Challenges in applying best practices:
Inadequate focus on automation planning, design, and architecture compared to manual testing activities. It is often thought that since automation execution involves a lesser amount of time per script, a lesser amount of time needs to be spent on planning, design, and architecture.
However, it is essential to realize that though the execution is quick, the maintenance cost goes up manifold if proper planning is not done during the initial stage. Moreover, the effort required to plan, design, and architect automation solutions is significantly higher than manual testing efforts.

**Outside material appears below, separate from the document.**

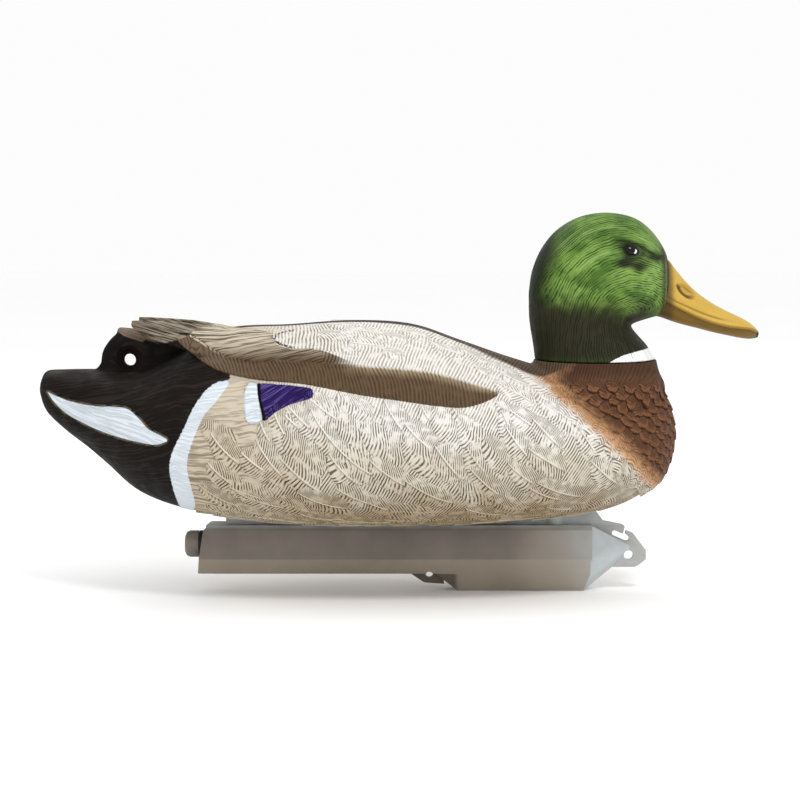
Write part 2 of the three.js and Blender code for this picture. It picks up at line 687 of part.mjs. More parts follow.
function ballastSeal() {
  const inner = GROOVE_RADIUS + GAP;
  const shoulder = BALLAST_RADIUS - SEAL_CHAMFER;
  const rear = GROOVE[0] + GAP;
  const front = GROOVE[1] - GAP;
  return alongBallast([
    [inner, rear],
    [shoulder, rear],
    [BALLAST_RADIUS, rear + SEAL_CHAMFER],
    [BALLAST_RADIUS, front - SEAL_CHAMFER],
    [shoulder, front],
    [inner, front],
    [inner, rear],
  ]);
}

// ---- Assembly ----

const paint = (colour, roughness, metalness = 0) =>
  new THREE.MeshStandardMaterial({ color: colour, roughness, metalness });
const PAINTS = {
  hull: paint(0xcfc2a8, 0.75),
  head: paint(0x3f7a33, 0.55),
  eye: paint(0x0a0a0a, 0.08),
  keel: paint(0x7d7870, 0.6),
  cap: paint(0x6f6a63, 0.55),
  nylon: paint(0xe4e2dc, 0.5),
  rubber: paint(0x161616, 0.85),
  steel: paint(0xc2c4c6, 0.3, 1),
  tube: paint(0x3a3d40, 0.6),
  sand: paint(0xb79d70, 0.95),
};

const decoy = new THREE.Group();
const put = (name, made, material) => {
  const mesh = new THREE.Mesh(geometryOf(made), material);
  mesh.name = name;
  decoy.add(mesh);
};

put("hull_shell", hullShell(), PAINTS.hull);
put("neck_bush", neckBush(), PAINTS.nylon);
put("keel_shell", keelShell(), PAINTS.keel);
SCREW_XS.forEach((x, i) => {
  put(`keel_screw_${i + 1}`, keelScrew(x), PAINTS.steel);
  put(`keel_washer_${i + 1}`, keelWasher(x), PAINTS.rubber);
});
put("head_shell", headShell(), PAINTS.head);
put("neck_spigot", neckSpigot(), PAINTS.nylon);
put("neck_seal_ring", neckSealRing(), PAINTS.rubber);
put("eye_left", eyeSolid(1, EYE_RADIUS, EYE_DEPTH), PAINTS.eye);
put("eye_right", eyeSolid(-1, EYE_RADIUS, EYE_DEPTH), PAINTS.eye);
put("ballast_tube", ballastTube(), PAINTS.tube);
put("ballast_sand", ballastSand(), PAINTS.sand);
put("ballast_front_plug", ballastPlug(), PAINTS.rubber);
put("ballast_end_cap", ballastCap(), PAINTS.cap);
put("ballast_seal_ring", ballastSeal(), PAINTS.rubber);

export default decoy;
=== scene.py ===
# The looks of a floating mallard drake decoy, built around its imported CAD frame. Metres, +X out of the
# bill, +Y to the duck's left, +Z up. Shapes are worked out in millimetres and scaled as meshes are made.

import math

import bmesh
import bpy
import numpy as np
from mathutils import Matrix, Vector
from mathutils.bvhtree import BVHTree


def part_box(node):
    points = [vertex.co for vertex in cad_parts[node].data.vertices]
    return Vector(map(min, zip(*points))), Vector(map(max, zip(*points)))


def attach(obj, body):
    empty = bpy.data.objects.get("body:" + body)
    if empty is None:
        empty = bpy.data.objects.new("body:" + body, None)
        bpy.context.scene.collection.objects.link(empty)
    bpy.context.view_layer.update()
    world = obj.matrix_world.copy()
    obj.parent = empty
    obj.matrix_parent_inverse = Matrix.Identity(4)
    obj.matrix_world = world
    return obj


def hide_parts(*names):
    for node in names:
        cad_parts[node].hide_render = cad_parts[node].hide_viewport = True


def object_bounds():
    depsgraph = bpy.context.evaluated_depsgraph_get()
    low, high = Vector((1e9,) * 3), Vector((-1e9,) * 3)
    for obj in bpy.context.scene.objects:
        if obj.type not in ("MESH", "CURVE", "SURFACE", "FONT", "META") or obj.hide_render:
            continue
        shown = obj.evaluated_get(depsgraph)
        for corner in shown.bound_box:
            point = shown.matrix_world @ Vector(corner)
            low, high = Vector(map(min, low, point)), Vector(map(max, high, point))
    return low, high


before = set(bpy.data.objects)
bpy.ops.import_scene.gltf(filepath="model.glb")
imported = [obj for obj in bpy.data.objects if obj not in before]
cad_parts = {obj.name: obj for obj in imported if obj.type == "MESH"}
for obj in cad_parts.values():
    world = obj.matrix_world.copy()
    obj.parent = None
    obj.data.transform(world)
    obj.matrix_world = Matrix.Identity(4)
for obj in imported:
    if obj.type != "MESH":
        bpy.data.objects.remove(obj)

CAD_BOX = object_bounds()
MM = 0.001
RANDOM = np.random.default_rng(7)

# ---- Driving sizes, in millimetres. What the frame knows is read from it. ----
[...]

This can cause many organizations to overlook this aspect initially. But it is essential to note that if proper architecture/design/maintenance plans are not made during the implementation phase itself, there can be a significant impact on the overall cost and effectiveness of the automation solution.
Wrapping it up!
Automation is essential to success with test-driven development, especially when working as a team. However, while it is vital to automate every possible test, it's also vital to automate tests efficiently. Test automation best practices answer that problem: how can you effectively automate tests without wasting time?
These eleven test automation best practices we detailed above solve this problem. In addition, spending more time focusing on the development of automated tests means that you can spend less time writing those tests and more on developing new features. And that's a win for everyone involved in the development process.
Of course, as with anything else in life, these are just a starting point; feel free to adapt and modify them to fit your organization's specific needs. But don't forget – getting started is always the most challenging part!